La historia de Jaime y José nos enseña que la justicia interna y el reconocimiento no son meros ideales: son la savia que da vida a cualquier equipo. Cuando se ignoran o se minimizan, se inicia un efecto dominó devastador que va mucho más allá de la simple fuga de talento. Lo que realmente se pierde no son solo las personas: se pierde el sentido de pertenencia, la ilusión y la fuerza que convierte a un grupo de profesionales en un proyecto compartido.

Este fenómeno es tan sutil que a menudo no se ve de inmediato, pero sus huellas aparecen pronto: la ansiedad, el burnout, el desánimo generalizado y la caída de la productividad empiezan a corroer la base de la organización. La falta de justicia no solo daña a quien la sufre, sino que contamina el ambiente entero. Es como un fuego invisible que consume la motivación y la esperanza de todos, dejando tras de sí un vacío que no se puede llenar con excusas ni con justificaciones contables.
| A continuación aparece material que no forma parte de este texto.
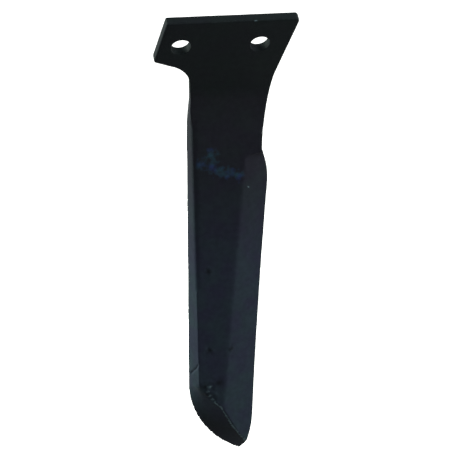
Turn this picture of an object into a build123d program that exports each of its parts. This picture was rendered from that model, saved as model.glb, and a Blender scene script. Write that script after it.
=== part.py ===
from build123d import *
import os
from math import asin, atan2, cos, degrees, radians, sin, tan

# Soil tine for a power harrow, drop forged in one piece from spring steel.
# A thin flange with two bolt holes sits flat against the rotor. Below it the
# metal bends forward and thickens into a long blade. The blade has a bevelled
# leading edge, a drafted trailing side and a curved end bevelled to a point.
#
# Frame: the origin is midway between the bolt holes on the seat face, which is
# the back of the flange. X runs along the holes, Y points out of the seat face
# and Z points up the flange. Lengths are in millimetres, angles in degrees.
# Names that end in "down" are distances down the front face of the blade from
# the bend line, where the flat fronts of the flange and the blade would meet.
# Names that end in "up" are distances up the same face from the tip.

# Flange
flange_thickness = 6.5
flange_top = 20.7                # hole line to top edge
top_left_x = -35.5
top_right_x = 47.8
ear_tip_x = -41.2                # lower outer corner of the left ear
ear_tip_z = -12.5
ear_slope = 22.8                 # fall of the ear's lower edge
ear_root_radius = 20.0           # from the ear into the neck
right_edge_slope = 10.6          # the right edge leans in on its way down
right_edge_bottom_z = -29.0
turn_radius = 60.0               # where an edge changes its slope on the way down
corner_rounding = 0.8            # left by the forging dies, on the flange and neck
top_left_radius = 1.2
top_right_radius = 2.2
ear_tip_radius = 1.8

# Bolt holes
hole_spacing = 50.0
hole_diameter = 12.5
hole_chamfer = 0.25

# Neck and bend
neck_left_x = -14.7              # the neck is narrowest here
neck_left_z = -50.5
neck_left_slope = 5.9            # the left side leans in down to there
neck_flare = 1.6                 # and out again below
neck_right_x = 34.7
neck_straight_down = 28.0        # the right side stops narrowing here
neck_thickness = 9.5             # at the lower end of the bend
bend_start_z = -33.0             # where the front of the flange begins to curve
bend_angle = 30.0
bend_radius = 70.0               # front, on the hollow side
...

Por eso, los líderes como José —capaces de ver más allá de las normas y de defender lo que es justo— son esenciales. Porque la justicia no es un gesto simbólico, es el motor que mantiene vivo el compromiso y la ilusión de todos. Y como bien supo ver Flick en el Barça, es la clave para transformar un grupo en un equipo campeón.

Cuando un líder tiene el coraje de romper el sesgo de confirmación, de escuchar con humildad y de valorar la verdad aunque incomode, está haciendo mucho más que tomar decisiones: está cultivando la confianza y el propósito que hace que todo florezca. Como en el jardín de Jaime, donde un pequeño error nunca pudo eclipsar la grandeza de un esfuerzo compartido.

Porque la verdadera fortaleza de cualquier organización no reside en las cifras o en los contratos, sino en la pasión y la justicia que se defienden cada día. Como dijo el poeta

Kahlil Gibran:

"El trabajo es el amor hecho visible."
Que nunca falte ese amor, y que nunca falte quien lo sepa defender.